Legally separate or not, the redevelopment agency had close ties to the city. As required by the agency’s bylaws, the city manager served as executive director, the city clerk served as secretary and the city finance director served as treasurer. The City Council also comprised the agency’s board.
Because of this, the inspector general stood by its report — and still does today.
John Kelly, assistant inspector general for emergency management oversight, said in an interview that the lease created a “windfall” profit for the city. He said those who formed the plan in Atascadero apparently “understood this process very well,” and structured it so FEMA couldn’t claim any equity in the project, as would have been required if the city — and not the redevelopment agency — had bought the property.
On the larger question of who should be accountable when the government doles out too much money, Kelly said the burden falls on those who were responsible for knowing the rules: the state of California and the city of Atascadero.
“Just because you relied on bad information does not absolve you from responsibility of doing this correctly,” he said. “They are provided all the regulations and all the guidance, and it’s their responsibility to abide by them.”
Records support city
The guidance the city got, however, indicated that the deal was just fine. There were initial concerns about whether the redevelopment agency could purchase the property and rent it to the city, but they didn’t last long. In April 2005, FEMA official Don Smith gave a green light to the lease, according to the notes provided by the city from a meeting.
“Don spoke generically with the inspector general in Washington regarding our situation,” the notes said. “The IG said that as long as we could give a good reason for the lease instead of the purchase, it would be OK. Don verbally said that it looked like the direct lease was OK and would be funded by FEMA.”
Kelly said it is unlikely FEMA received approval from the Office of Inspector General, but that he had no way to be certain.
The redevelopment agency bought the building and, with FEMA’s blessing, the city planned renovations. The building was then leased to the city and converted to office space, and city staffers moved in.
As far as Atascadero knew for the next seven years, everything was OK.
The 2012 inspector general’s audit changed that.
After initially disagreeing with the inspector general’s audit, FEMA reversed course in July 2013 and said it had made a mistake determining if the city and redevelopment agency were separate.
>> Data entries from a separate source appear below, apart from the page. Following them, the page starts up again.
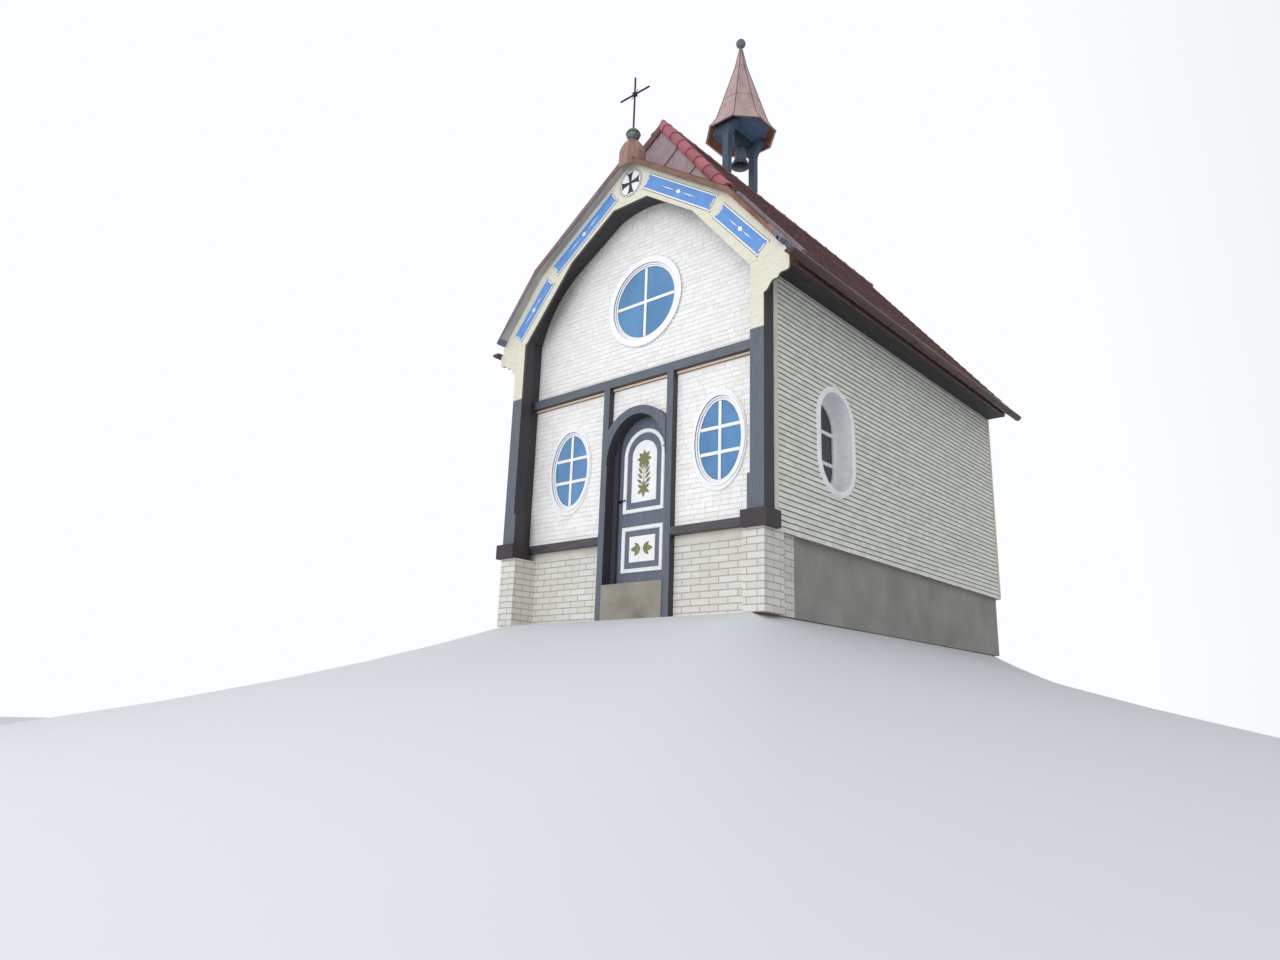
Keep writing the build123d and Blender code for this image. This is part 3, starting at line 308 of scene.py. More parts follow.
def glass_finish():
    """Float glass, mirror smooth, with painted light: a painted sky reflection of pale blue in front, and the
    painted shade of the unlit room at the sides.
    """
    made, tree = new_finish("window_float_glass", 0.06, **{"Specular IOR Level": 0.6, "IOR": 1.5})
    cloud = mottle(tree, 380, (1, 1, 0.6), 2)
    # Painted reflection of the sky in front, painted shade of the dark room at the sides.
    sky = ramp(tree, cloud, (0.3, "#497ba9"), (0.7, "#5992c5"))
    room = ramp(tree, cloud, (0.3, "#1f262b"), (0.7, "#3a454c"))
    return finish_with(made, blend(tree, beyond(tree, 1.55), sky, room))


def brick_finish():
    """Plinth brickwork under thick white limewash: courses of 65 mm bricks show as shallow joints."""
    made, tree = new_finish("limewashed_brickwork", 0.85)
    along = reckon(tree, "ADD", axis_of(tree, "X"), axis_of(tree, "Y"))
    laid = put(tree, "ShaderNodeCombineXYZ", {"X": along, "Y": axis_of(tree, "Z")})
    bricks = put(tree, "ShaderNodeTexBrick",
                 {"Vector": laid, "Scale": 1.0, "Brick Width": 0.25, "Row Height": 0.075,
                  "Mortar Size": 0.006, "Mortar Smooth": 0.4, "Color1": linear("#e6e4de"),
                  "Color2": linear("#d8d5cd"), "Mortar": linear("#b3afa6")}, None).outputs
    damp = patches(tree, mottle(tree, 400), 0.48, 0.75, "#707070")
    relief = reckon(tree, "MULTIPLY_ADD", bricks["Fac"], -1.0, mottle(tree, 15))
    return finish_with(made, blend(tree, damp, bricks["Color"], "#9c978c"), relief, 4.0)


# The left verge's greyer copper is a painted sky reflection; the right one keeps the browned copper.
canopy_painted_sky_reflection = canopy_finish("copper_painted_sky_reflection_over_boards", "#5f5153", "#75666a", "#8b7c80")
browned_canopy = canopy_finish("browned_copper_over_boards", "#67493f", "#805d4d", "#9a755f")
window_pane = glass_finish()

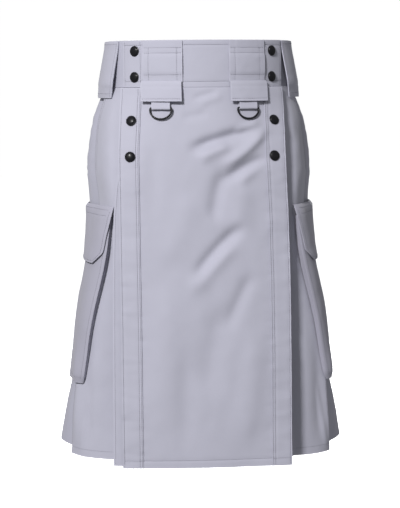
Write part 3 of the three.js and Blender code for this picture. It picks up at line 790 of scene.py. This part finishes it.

It decided to take back $2.65 million.
“They kept saying they’d checked with the IG and legal and Washington, D.C., at the time,” Rickard said. “And they don’t tell you at the time that that doesn’t mean anything.” Because FEMA declined to answer questions about the case, it’s unclear why the agency backtracked on its defense of the lease.
UC Berkeley professor Mary C. Comerio, who wrote a book about how disaster recovery has changed, said the situation sounded “very unique.”
Help from state
Today, the bowling-alley-turned-city-office-space sits vacant and up for sale by the Atascadero City Council, on behalf of the former redevelopment agency. It’s valued at more than $1 million. A portion of that will go to the city, but it’s unclear how much. The dispute with FEMA is locked in an appeal that’s going on 21 months, and the 90-day deadline to respond to appeals set in FEMA’s Public Assistance Guide has long since come and gone.
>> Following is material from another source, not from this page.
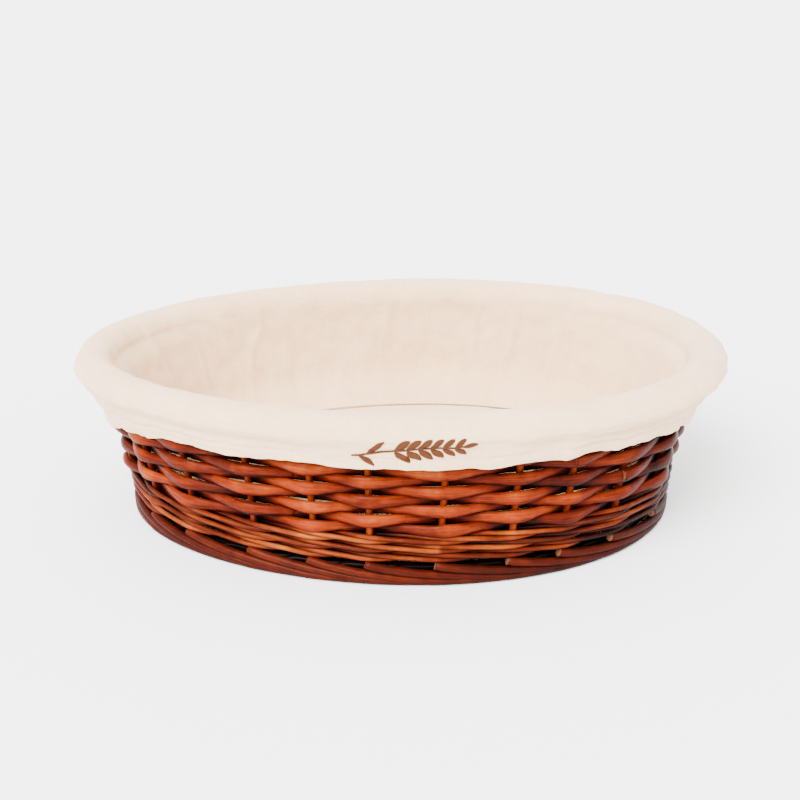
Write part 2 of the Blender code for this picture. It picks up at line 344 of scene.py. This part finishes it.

As the middleman between FEMA and the city, the California Governor’s Office of Emergency Services has recommended letting Atascadero keep the money.
Asked about the appeal’s delay by the Scripps Howard Foundation Wire, California Assistant Director for Recovery Charles Rabamad promised to raise the issue in a meeting planned with the federal agency. But FEMA asked to delay that meeting because of an emergency in Guam. The agency is on the way to issuing a response, which has cleared its lawyers but is waiting for additional approval, Rabamad said.
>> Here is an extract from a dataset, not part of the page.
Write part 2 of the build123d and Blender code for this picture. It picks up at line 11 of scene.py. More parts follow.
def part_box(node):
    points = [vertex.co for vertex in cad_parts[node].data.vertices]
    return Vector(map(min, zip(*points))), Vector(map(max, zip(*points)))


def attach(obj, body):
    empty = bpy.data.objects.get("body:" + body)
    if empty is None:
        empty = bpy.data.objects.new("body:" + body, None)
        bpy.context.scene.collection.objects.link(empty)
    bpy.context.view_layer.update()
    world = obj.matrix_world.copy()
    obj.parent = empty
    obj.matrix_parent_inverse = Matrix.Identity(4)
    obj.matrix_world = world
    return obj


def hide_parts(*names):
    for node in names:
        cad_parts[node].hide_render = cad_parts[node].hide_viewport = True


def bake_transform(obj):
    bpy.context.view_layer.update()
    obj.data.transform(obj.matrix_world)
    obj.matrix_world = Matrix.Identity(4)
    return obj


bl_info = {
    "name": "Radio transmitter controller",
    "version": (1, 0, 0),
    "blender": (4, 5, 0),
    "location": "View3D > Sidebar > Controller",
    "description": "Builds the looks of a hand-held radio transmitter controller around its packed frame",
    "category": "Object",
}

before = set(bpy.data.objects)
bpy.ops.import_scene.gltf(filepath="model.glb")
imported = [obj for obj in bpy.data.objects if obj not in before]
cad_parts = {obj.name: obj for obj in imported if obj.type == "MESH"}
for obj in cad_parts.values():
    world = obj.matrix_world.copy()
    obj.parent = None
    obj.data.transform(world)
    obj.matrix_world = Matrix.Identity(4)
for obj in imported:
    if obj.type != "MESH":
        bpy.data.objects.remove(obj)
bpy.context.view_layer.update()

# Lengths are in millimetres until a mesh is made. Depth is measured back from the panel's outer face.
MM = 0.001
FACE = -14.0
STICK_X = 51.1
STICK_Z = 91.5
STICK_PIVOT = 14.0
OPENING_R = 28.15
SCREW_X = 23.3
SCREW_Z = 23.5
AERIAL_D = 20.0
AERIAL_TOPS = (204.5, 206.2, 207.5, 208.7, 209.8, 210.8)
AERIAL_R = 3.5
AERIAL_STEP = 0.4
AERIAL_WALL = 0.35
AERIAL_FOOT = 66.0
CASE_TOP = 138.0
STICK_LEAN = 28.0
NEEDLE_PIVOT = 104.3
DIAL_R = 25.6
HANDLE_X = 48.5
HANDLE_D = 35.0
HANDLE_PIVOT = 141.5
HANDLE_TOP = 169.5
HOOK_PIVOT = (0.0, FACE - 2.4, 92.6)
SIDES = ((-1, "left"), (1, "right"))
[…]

“We put them on notice that they need to provide a response,” Rabamad said. “I wouldn’t be surprised if they made a favorable decision for the city.”
Helping Atascadero’s chances, Rabamad said, is a federal court case decided in Florida last year. U.S. District Judge Donald Middlebrooks prevented FEMA from taking back $21 million of hurricane recovery funds for the Florida coast, according to the legal news site Law 360.
Rep. Lois Capps, who represents Atascadero in Congress, isn’t taking sides on the issue, spokesman C.J. Young said via email. The California Democrat, however, is not happy with how FEMA handled the appeal.
“While Congresswoman Capps is disturbed by the extensive delay in the decision process,” Young said, “she has been encouraged by the understanding that the City of Atascadero and FEMA are working cooperatively to find a resolution to this dispute.”
Disputes can drag on
It’s not uncommon for disaster victims to be bogged down in legal fights long after the initial tragedy ends, Comerio said. The earthquake is now 12 years past, but that’s not even close to how long these disputes can last.
“Negotiations between most cities and the federal agencies, particularly FEMA, go on for years,” Comerio said. “It takes 15, 20 years to close the books on a particular disaster.”
Large cities can stay abreast of complicated policies by hiring lawyers and keeping in touch with other large cities, Comerio said. But it’s difficult for a small town like Atascadero to face off against the federal government. Mysterious federal policies can go over the heads of city staff members who may not have experience with these situations.
“The complexity of the bureaucracy and the legal rulings, it’s very difficult for smaller entities to deal with,” Comerio said. “The larger cities understand how important this is, they’ve learned from each other and their people. The smaller cities have no idea.”
COMPARING AID TO ATASCADERO AND PASO
Atascadero received the most federal aid of any single recipient in the wake of the San Simeon Earthquake at $18.9 million.
In contrast, Paso Robles, which was also hit hard by the quake and suffered the most visible damage when the Acorn Building collapsed, killing two women, received $15.9 million for its school district and $4.5 million for the city.